In the three years I have had the studio, I have never managed to fully engaged with the area where my studio is situated. I have usually rushed into the studio printed and rushed home. My New Years Revolution was to make more time for my studio. Now that I am keeping to my word and spending more time here I am thrilled to be here. Christmas Steps Arts quarter is a creative and vibrant part of Bristol buzzing with independent shops & creative businesses from galleries, cafes & restaurants, a bookshop & florist, antique and jewellery shops, clock shop & apothecary, vintage clothes & independent hair dresser, music & art shops.
Bristol Fine Art
In a major clear out of my studio I find a small paper bag of unused purple pigment. It must be about 10 years old. I pull it out of the cupboard and lay it on the table. I'm not sure what's the best way to use this so decide to pop up to the nearest art shop for some advice.
Usually I cycle everywhere in Bristol. It's the fastest way to travel through town, speeding past the traffic, knowing you will make it to your destination in time. But today I decide take my time and walk. I walk slowly from my studio to Bristol Fine Art I look over into the skyline over the rooftops and my eyes follow the chimneys of the tall victorian buildings as they wiggle their way down the hill towards the centre of town.
I arrive at Bristol Fine Art and ask the owner, Nick, about the pigments. Nick advises me to mix the pigment with gum arabic so I can experiment printing with the pure pigment instead of my cheap watercolours. He opens up a box on the floor with bottles of pigments that have just arrived. He shows me a bottle of blue rocks which have been hammered into small pieces at the factory. It's cobalt blue. Beautiful iridescent glowing rocks. A moment to wonder at the magic of this planet. This is cobalt blue in its natural source, luminescent in the jar like treasure. Nick will go through the box later and see what other colours have arrived. These are for display only. I can't wait to discover the rest of the pigments he has ordered. I buy the gum arabic and head back to my studio.
Amelie and Melanie - Japanese Antiques
On my way back I am looking in the windows of the shops on Park Row. (Put in right order) A hair dresser, a Kimono shop, ceramic gallery, and behind the glass of the next shop on a shelf sit a group of tiny netsuke. This Japanese antique shop is across the road from my studio, right on my doorstep, and I haven't taken notice before. Was I really rushing around that much?
I ring the doorbell. A young woman answers and lets me in. I introduce myself and ask if it is possible to see the netsuke collection. Her name is Mel. She brings me into the back of the shop, disappears for a moment and comes back through with a box full of tiny Japanese netsuke. They are beautiful and delicately carved objects. I mention Edmund De Waal's book. Of course she has read it and agrees the netsuke play a crucial yet small part in Edmund's search for his roots. I ask if there would be a possibly to draw the netsuke. She sees no reason why not but they will be busy at Antique fairs over the the next couple of months. She gives me her card with contact details.

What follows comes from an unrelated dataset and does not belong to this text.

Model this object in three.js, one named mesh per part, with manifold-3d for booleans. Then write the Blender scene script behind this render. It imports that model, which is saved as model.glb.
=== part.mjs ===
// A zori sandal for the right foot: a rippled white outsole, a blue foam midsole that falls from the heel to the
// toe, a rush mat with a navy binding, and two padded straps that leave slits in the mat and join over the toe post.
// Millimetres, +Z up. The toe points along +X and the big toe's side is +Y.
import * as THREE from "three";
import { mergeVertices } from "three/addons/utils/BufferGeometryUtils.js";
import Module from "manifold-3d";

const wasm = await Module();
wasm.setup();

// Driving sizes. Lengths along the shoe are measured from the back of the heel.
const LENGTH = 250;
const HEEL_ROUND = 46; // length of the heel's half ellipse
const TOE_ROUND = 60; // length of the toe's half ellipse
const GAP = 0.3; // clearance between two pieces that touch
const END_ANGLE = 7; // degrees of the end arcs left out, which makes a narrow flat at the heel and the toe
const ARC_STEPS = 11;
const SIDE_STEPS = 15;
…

Later I pop back over to give her a card with my details. I ring the bell. A woman opens the door. It's not Mel. It's her business partner and mother Ammy. I ask her to pass on the message to Mel. Ammy goes into the back of the shop and brings out a red photo album. Inside are photographs and sketches of netsuke. These are her sketches. She hasn't looked at this album for years and hands the photo album to me so I can draw from these while they are away.

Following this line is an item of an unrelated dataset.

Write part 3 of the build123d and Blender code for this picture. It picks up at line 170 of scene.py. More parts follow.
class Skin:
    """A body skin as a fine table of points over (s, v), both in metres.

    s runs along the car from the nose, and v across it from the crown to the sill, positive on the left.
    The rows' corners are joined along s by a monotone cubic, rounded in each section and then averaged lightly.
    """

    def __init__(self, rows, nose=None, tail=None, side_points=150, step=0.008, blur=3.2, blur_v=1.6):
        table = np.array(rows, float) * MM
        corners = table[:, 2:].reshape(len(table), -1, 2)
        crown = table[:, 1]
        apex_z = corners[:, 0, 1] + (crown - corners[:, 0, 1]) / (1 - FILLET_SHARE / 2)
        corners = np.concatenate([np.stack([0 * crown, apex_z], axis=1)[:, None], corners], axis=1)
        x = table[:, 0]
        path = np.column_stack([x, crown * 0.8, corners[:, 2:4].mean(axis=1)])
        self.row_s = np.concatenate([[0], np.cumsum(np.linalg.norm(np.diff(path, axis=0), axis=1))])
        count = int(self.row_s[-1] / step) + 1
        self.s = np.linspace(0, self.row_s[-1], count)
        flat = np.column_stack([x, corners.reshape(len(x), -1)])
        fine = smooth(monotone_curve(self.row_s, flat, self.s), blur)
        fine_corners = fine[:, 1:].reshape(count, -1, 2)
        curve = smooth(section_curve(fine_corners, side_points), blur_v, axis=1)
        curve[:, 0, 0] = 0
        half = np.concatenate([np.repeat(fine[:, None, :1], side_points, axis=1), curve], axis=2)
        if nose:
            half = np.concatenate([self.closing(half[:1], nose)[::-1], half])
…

I am so grateful and extremely excited and head back to my studio. I sit down, make a cup of tea and flick through the album of netsuke. I'm drawn to the photograph of the netsuke man with a fan.

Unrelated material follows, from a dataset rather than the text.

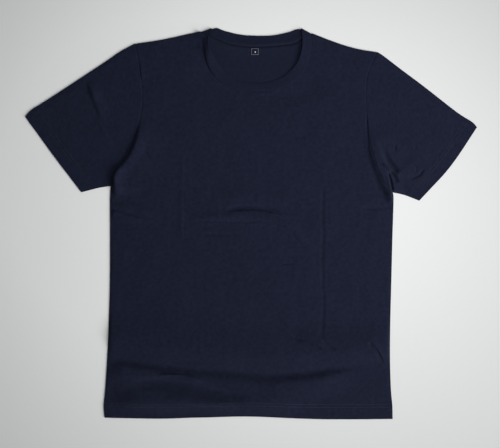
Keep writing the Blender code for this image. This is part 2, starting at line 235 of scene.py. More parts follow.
LEFT_SIDE = smooth([(left, height) for height, left, _ in SIDE_SECTIONS] + [LEFT_ARMHOLE[0]])
RIGHT_SIDE = smooth([(right, height) for height, _, right in SIDE_SECTIONS] + [RIGHT_ARMHOLE[0]])
HEM_TRACK = track(smooth(HEM))
FOLD_TRACKS = [track(LEFT_SIDE), track(RIGHT_SIDE), track(smooth(LEFT_SHOULDER)),
               track(smooth(RIGHT_SHOULDER))]
ARMHOLE_TRACKS = [track(smooth(LEFT_ARMHOLE)), track(smooth(RIGHT_ARMHOLE))]


def closest(places, tracks):
    """Distance from each place to the nearest of several tracks."""
    return np.min([nearest(places, path)[0] for path in tracks], axis=0)


def turned_up(distance, depth, ridge=SEWN_RIDGE):
    """Extra thickness of a hem, from the distance to its edge, with its sewn ridge."""
    ridge = ridge * np.exp(-(((distance - depth + SEWN_RIDGE_WIDTH) / SEWN_RIDGE_WIDTH) ** 2))
    return TURN_UP * ease((depth + TURN_UP_EDGE - distance) / TURN_UP_EDGE) + ridge


# The cloth's mesh: points along its outline, rings of points at depths inside it, and
# grids further in, the finer one beside creases, each clear of the points before it.
EDGE_STEP = 3.0
EDGE_RINGS = (0.15, 0.45, 0.9, 1.5, 2.4, 3.8, 5.6, 8.0)
RING_SPACE = 0.8
GRID_SPACE = 0.5
CREASE_SPACE = 1.0
BACK_GRID = (7.0, 6.0)
FINE_GRID = (1.5, 1.3)
MERGE_DISTANCE = 1e-5


def panel_outline(neck):
    """A body panel's outline, against the clock from the hem's left end."""
    edges = (
        evenly(smooth(HEM), EDGE_STEP),
        evenly(RIGHT_SIDE, EDGE_STEP),
        evenly(smooth(RIGHT_ARMHOLE), EDGE_STEP),
        evenly(smooth(RIGHT_SHOULDER), EDGE_STEP)[::-1],
        evenly(neck, EDGE_STEP),
        evenly(smooth(LEFT_SHOULDER), EDGE_STEP),
        evenly(smooth(LEFT_ARMHOLE), EDGE_STEP)[::-1],
        evenly(LEFT_SIDE, EDGE_STEP)[::-1],
    )
    points = np.vstack(edges)
    apart = np.linalg.norm(points - np.roll(points, 1, axis=0), axis=1)
    return points[apart > 2 * EDGE_RINGS[0]]


def beside_creases(places, creases):
    """Whether each place is on a crease or close beside it."""
    close = np.zeros(len(places), bool)
    for _, to_left, to_right, _, _, path in creases:
        curve = smooth(path)
        reach = max(to_left, to_right) + CREASE_SPACE
        low, high = curve.min(axis=0) - reach, curve.max(axis=0) + reach
        near = np.all((places > low) & (places < high), axis=1)
        close[near] |= nearest(places[near], track(curve))[0] < reach
    return close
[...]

Photograph of Man with Fan netsuke
These tools are new and extremely sharp but soon they will be in need of a good sharpen. A few doors down from Amelie and Melanie is Bristol Design - they sell wood cutting tools. I open the door and am greeted by a woman behind the counter. I ask her for help with sharpening stones. They have many second hand sharpening stones. The other customer waits patiently as Gail gives me advice on the sharpening stones. Most of them are oil stones in handmade wooden boxes. After much deliberation I finally find one I like. The surface is smooth and flat and is a fair price. The conversation sparks interest from the other customer as we all discuss sharpening stones and ultimate frisbee championships.
I get back to the studio and find the purple pigment sitting on the table. I spoon some of the pigment on a saucer and mix in the gum arabic and nori paste and brush the colour onto an experimental carving of a fish. It's a delicate colour that prints, not the strong purple powder in the bag but mixed with a little nori gives it a little translucent softness.